Bitchin’ Advice from a Kooky Hellraiser

Looking for snarky answers to your everyday problems? Shoot me an email at askscarlett.rhodes@gmail.com, or fill out this form! I promise to keep you anonymous, but I can’t promise to be nice.

(Question edited for clarity.)

My friend group had a falling out with one of our other friends. It’s a long story, but she had issues with another girl in my friend group, which I know had nothing to do with me, but I still got involved anyway. I feel bad about cutting her off, but I know she’s angry with me and doesn’t wanna speak to me. However, I need closure. We’re in a lot of the same social circles and keeping this awkward silent tension is eating me alive. Besides that, I found out she’s been talking to other people about our ‘beef’ and I’m worried that it will blow up. I’m tired of not being forthright. Should I reach out to her? I thought about writing her a letter, but I don’t know what good it will do. I’m worried that the damage is already done​

“I need closure.” 

Did someone die? Are you getting divorced? Are you currently working through the 12 steps of AA? Closure is a rare blessing and impossible to manufacture. This situation you describe doesn’t demand closure. It demands that you treat her with respect and follow normal social codes. This is about being in right relationship with someone you used to consider a friend. It’s not the same as closure, because as long as you’re on this campus, that relationship and its falling out will live on, regardless if you reconcile or not. 

Also, ew. A letter is dramatic and juvenile. Apologize in person. Letters don’t have ears. At the basic level, it’s impolite to hand over your feelings and your perception of events without giving her room to respond. Moreover, you used to like her, right? Imagine this: it’s a crisp fall afternoon, and while you did spill coffee over your new Aerie sweater when you were walking through SW, it’s still been a pretty good day. Your professor loved your paper about the automatization of surgical procedures, and you might have a date for the RAB formal. Cute. You walk back to your room and taped on the door is an envelope with your name. Weird, but okay. Then you open it, discovering that it’s a letter from that bitch. Even before you read it, the sweat from your hands is smudging the ink, and you think your ribcage is the only thing keeping your heart in your chest. It doesn’t matter what she’s written–the fact she taped it on your door and skipped away is insulting. Even if you skim it, you’re not listening.

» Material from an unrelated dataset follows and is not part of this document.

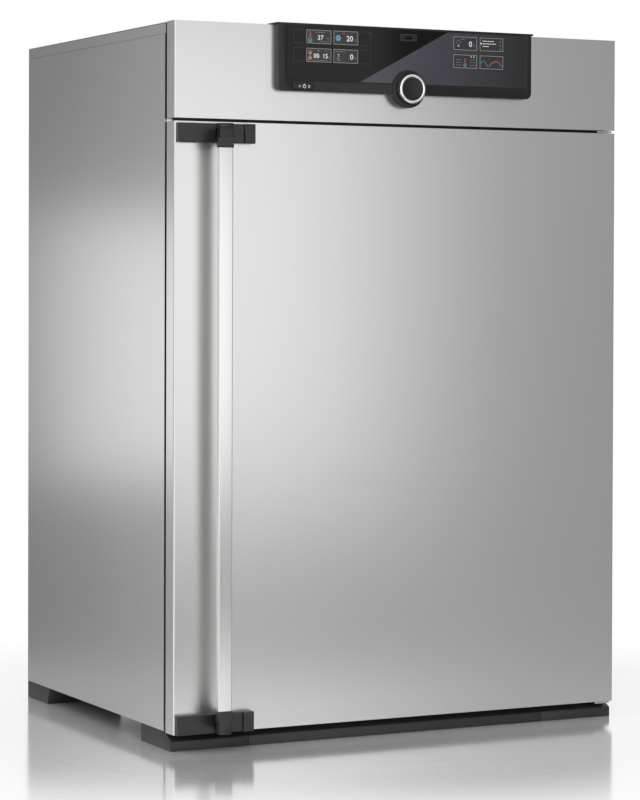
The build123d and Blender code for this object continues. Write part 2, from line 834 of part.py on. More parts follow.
def door_insulation():
    half = rebate_half + gasket_margin
    wool = block(
        -half, half, door_face + sheet, door_back - sheet,
        door_bottom + flange + sheet, door_top - flange - sheet
    )
    h = latch_height / 2 + 2
    depth = sheet + 2 * latch_play + crank_width + latch_thickness
    for level in hook_levels():
        wool -= block(
            -half - 1, pivot_x + 2 * crank_width + 2, door_face, door_face + depth, level - h, level + h
        )
    return wool


def door_gasket():
    """A silicone frame on the door's inside sheet, rounded where it meets the cabinet."""
    z0 = rebate_bottom - gasket_margin - gasket_width
    z1 = rebate_top + gasket_margin + gasket_width
    y1 = side_front - seal_clearance
    gasket = ring_y(gasket_half, z0, z1, gasket_width, door_back, y1)
    rim = gasket.faces().sort_by(Axis.Y)[-1].edges()
    return chamfer(rim, 2.0)


def lock_bracket():
    """The upper bracket: a flat arm, an end block and the boss that holds the handle's pin."""
    x0 = -half_width + bracket_inset
    x1 = x0 + bracket_length
    z1 = door_top - bracket_inset
    z0 = z1 - bracket_height
    arm = block(x0, x1, door_face - bracket_thickness, door_face, z0, z1)
    end_block = block(x1 - bracket_block_width, x1, door_face - bracket_block_depth, door_face, z0, z1)
    arm = fillet(arm.edges().filter_by(Axis.X).group_by(Axis.Y)[0], 1.5)
    end_block = fillet(end_block.edges().filter_by(Axis.Z).group_by(Axis.Y)[0], 2.0)
    boss = upright(pivot_x, pivot_y, z1 - bracket_boss_height, z1, knuckle_radius)
    web = block(
        pivot_x - knuckle_radius, pivot_x + knuckle_radius, pivot_y, door_face,
        z1 - bracket_boss_height, z1
    )
    room = upright(pivot_x, pivot_y, z0 - 1, z1 - bracket_boss_height, knuckle_radius + turning_gap)
    pin = upright(pivot_x, pivot_y, z1 - bracket_boss_height - 1, z1 + 1, pivot_pin_radius + 0.02)
    bracket = arm + end_block - room + boss + web - pin
    return bracket - crank_slot(pivot_y, door_face + 1, upper_pivot_z)


def handle_pins():
    """The two steel pins, fixed in the bosses of the brackets."""
    z1 = door_top - bracket_inset - 2
    z0 = upper_pivot_z - knuckle_height / 2 + 1
    pin = upright(pivot_x, pivot_y, z0, z1, pivot_pin_radius)
    pin = chamfer(pin.faces().sort_by(Axis.Z)[0].edges(), 0.8)
    return Compound(children=[pin, flipped(pin)])


def bar_section(margin, z0, z1):
    """The bar's rounded outline, grown by a margin."""
    w, t = handle_width / 2 + margin, handle_thickness / 2 + margin
    section = block(bar_x - w, bar_x + w, bar_y - t, bar_y + t, z0, z1)
    return fillet(section.edges().filter_by(Axis.Z), min(2.0, t * 0.8))


def handle_bar():
    """A hollow drawn profile with rounded edges."""
    z0, z1 = door_bottom + handle_end_gap, door_top - bracket_inset - handle_end_gap
    return bar_section(0, z0, z1) - bar_section(-handle_wall, z0 - 1, z1 + 1)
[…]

TL;DR: Have a conversation with her, apologize, and don’t expect one in kind. You should apologize because it’s what we do when we’re wrong–not to smooth things over so you’re comfortable. Apologies aren’t about you. It’s about the respect we deserve each other. The details you’ve given are murky, and if you are aching for an apology from her, too bad. Don’t play apology hookey. Apologize, apologize, apologize.

Here’s what you bring to this conversation: good spirits, an assumption of good intentions, and boundaries. Know what you want from this relationship going forward. Here are some good ones: that she stops talking shit even if it’s true, and that you act cordially towards each other in social situations. Then, you listen to what she wants and respect it. If she never wants to talk to you again, cool. Don’t. Let her live her life without you and move on. 

Finally, don’t do this again. You can stand by a friend who is truly wronged, but I don’t get that impression from this at all. It sounds to me that you were bored and decided to insert yourself into drama. Be kind, build friendships that can survive petty bullshit, apologize when you’re wrong, and go watch Barry. It’s a far better use of your time.